Where to Find Authentic Vintage Kitchen Lighting
Architectural salvage yards are the gold standard for true vintage. Fixtures may need rewiring, and selection is hit-or-miss, but prices are often reasonable ($40–$200 for a solid piece). Bring a tape measure and a flashlight, you’re digging through bins, not browsing a showroom.
Online marketplaces like Etsy, eBay, and Chairish specialize in vintage lighting. Search terms like “porcelain pendant,” “schoolhouse globe,” or “gooseneck sconce” yield better results than vague “vintage light.” Ask sellers about wiring condition and whether the fixture is UL-listed (most antiques aren’t). Shipping can be brutal, glass and metal ship heavy. Factor in $30–$60 for packing and carrier fees.
For reproductions, companies like Rejuvenation, Schoolhouse Electric, and Barn Light Electric offer historically accurate designs with modern wiring and warranties. Prices run $150–$600 per fixture, but you’re buying code compliance and a return policy. Many vintage-inspired pendant collections cater specifically to kitchen islands and breakfast nooks.
Local antique malls and estate sales can surprise you. Bring cash and be ready to negotiate. If a fixture is miswired or missing parts, use that as leverage, rewiring costs money and time. Avoid fixtures with cracks in porcelain or missing glass shades unless you’re confident you can source replacements. Reproduction glass is available, but matching hand-blown or seeded glass from the 1920s is tough.
Restoration Hardware and West Elm occasionally stock vintage-style pieces, though they skew toward higher price points and trendier interpretations. For functional kitchens, prioritize durability and light quality over Instagram appeal. A fixture that looks great but casts dim, uneven light will annoy you daily.

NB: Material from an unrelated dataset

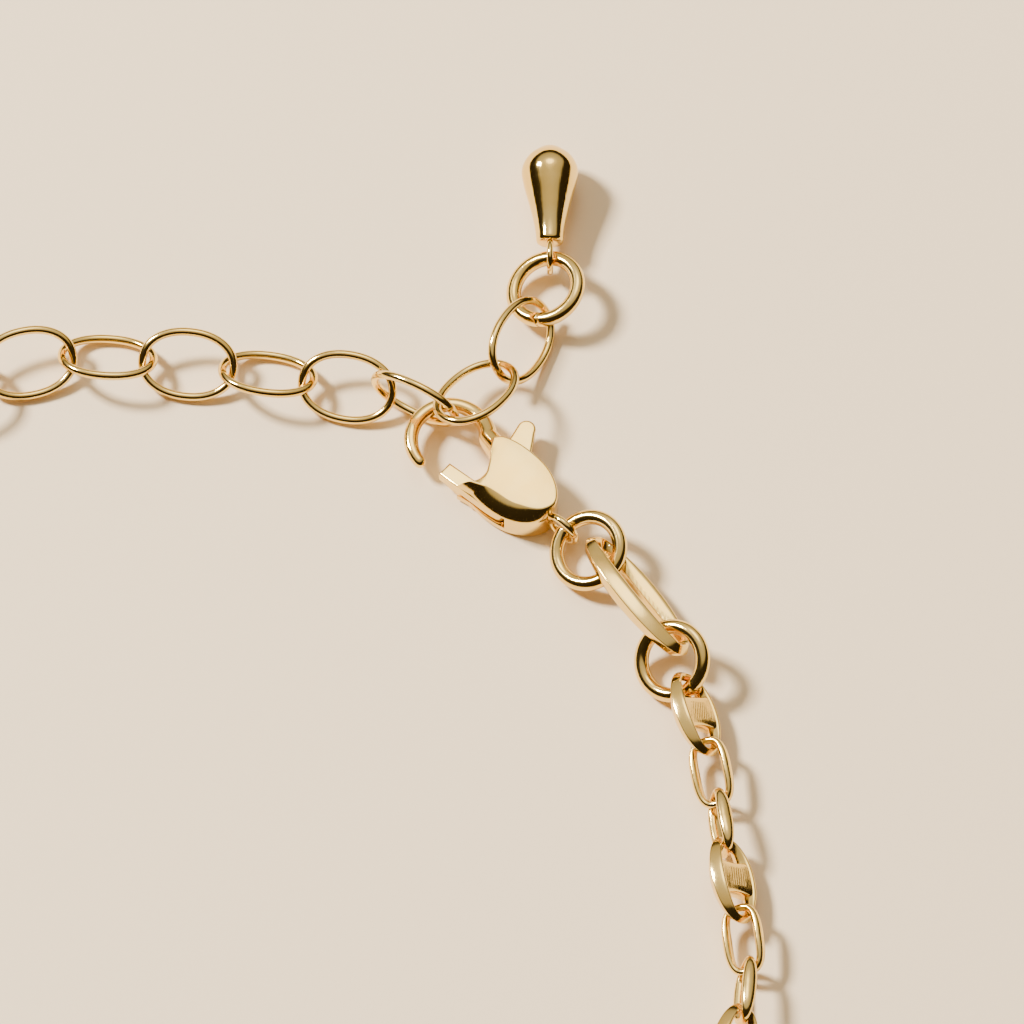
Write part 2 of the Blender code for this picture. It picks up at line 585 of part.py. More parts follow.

If you’re after something specific, say, a 1950s atomic pendant or a Victorian gas-electric conversion, join online groups or forums focused on period lighting. Collectors often sell duplicates or point you toward reputable dealers. Patience pays off: rushing into a purchase because “it’s vintage” usually ends with a fixture that doesn’t fit the space or your budget.